Türkiye’de işsizliğin değil iş arayanların azaldığının altını çizen Sındır, “Türkiye’de artan nüfusuna iş bulabilmek için her yıl en az 1 milyon iş yaratılması gerekiyor. Türkiye’de iş gücünde yaşanan azalmanın 975 bini istihdamdaki daralmadan, 456 bini ise resmi işsiz sayısındaki azalmadan kaynaklanıyor. İşsizlik değil, Türkiye’de iş arayanlar azalıyor, ‘umutsuzlar’ diye nitelendirilen ve işsiz olduğu halde son dört hafta içerisinde iş aramayanların sayısında son bir yılda 1 milyon 835 bin kişilik artış yaşandı. TÜİK’in işsiz kabul etmediği işsizlerin de dahil edilmesiyle Türkiye’de gerçek işsiz sayısının geçen yıla göre 1 milyon 382 bin kişi arttığını, 8 milyon 354 binle gerçek işsizlik oranında yüzde 19,6’dan yüzde 23,3’e çıktığını söyleyebiliriz.
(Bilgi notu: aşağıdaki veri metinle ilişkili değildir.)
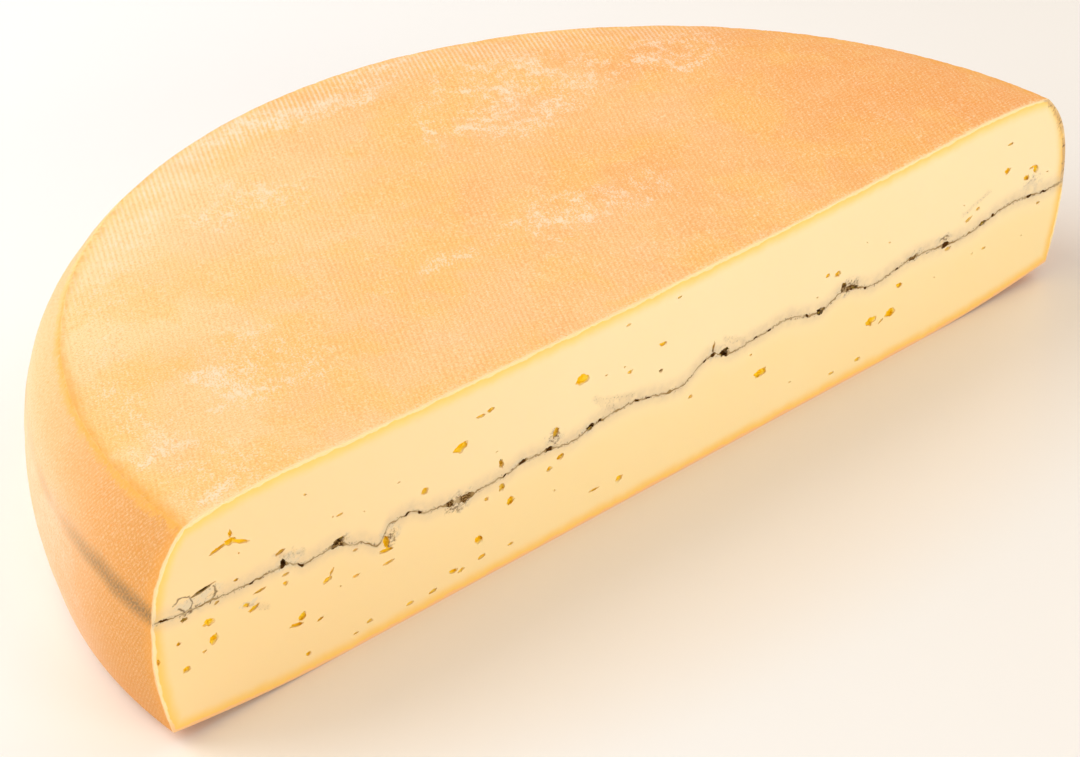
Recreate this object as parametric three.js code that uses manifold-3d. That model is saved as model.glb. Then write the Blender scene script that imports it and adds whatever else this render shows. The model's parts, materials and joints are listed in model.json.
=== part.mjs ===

Bu kısa süreli çalışma ödenekleri ve son dönemdeki uygulamalar sonucunda Türkiye’deki geniş anlamda işsiz sayısının ise 10 milyon 287 bine, iş gücüne oranının da yüzde 28,6’ya kadar yükseldiğini görüyoruz” dedi.

 

 

“İTHALATA VE TÜKETİME DAYALI BİR EKONOMİK MODEL”
Ekonomide yaşanan kötü gidişatın ve sorunların kaynağında yönetim zafiyeti olduğunu ifade eden Sındır sözlerini şöyle sonlandırdı: “üretimde, finans sektöründe, üretimin bütün sektörlerinde, tarımda, sanayide, madencilikte, hizmet sektörlerinde alınan yanlış kararlar, izlenen yanlış politikalar içinden çıkılmaz sorunları peş peşe getiriyor. Liyakatten uzaklaşan devlet yönetimi, kamu harcamalarında kimi zaman israf, çeşitli istisnalarla denetimden kaçırılan ihalelerle birtakım yandaş sermayeyi kollayan uygulamalar, kararlar, dışlayıcılık, kayırmacılık, nepotizm, şeffaflıktan ve hesap verilebilirlikten uzaklaşmak, iktidara olan güveni yerle bir ediyor. Üreterek büyümek ve üretime dayalı istihdam yerine, ithalata ve tüketime dayalı bir ekonomik modeli önceleyen anlayış, ortak akıl yerine dayatmacı, dikte eden ve baskıcı bir tek adam aklının koşulsuz ve sorgusuz kabulü, meritokrasiden, demokrasiden uzaklaşan ve yerine otokrasiyi egemen kılan bir yönetim anlayışı ise ekonomide birçok sorunu da yumak hâline getirebiliyor.”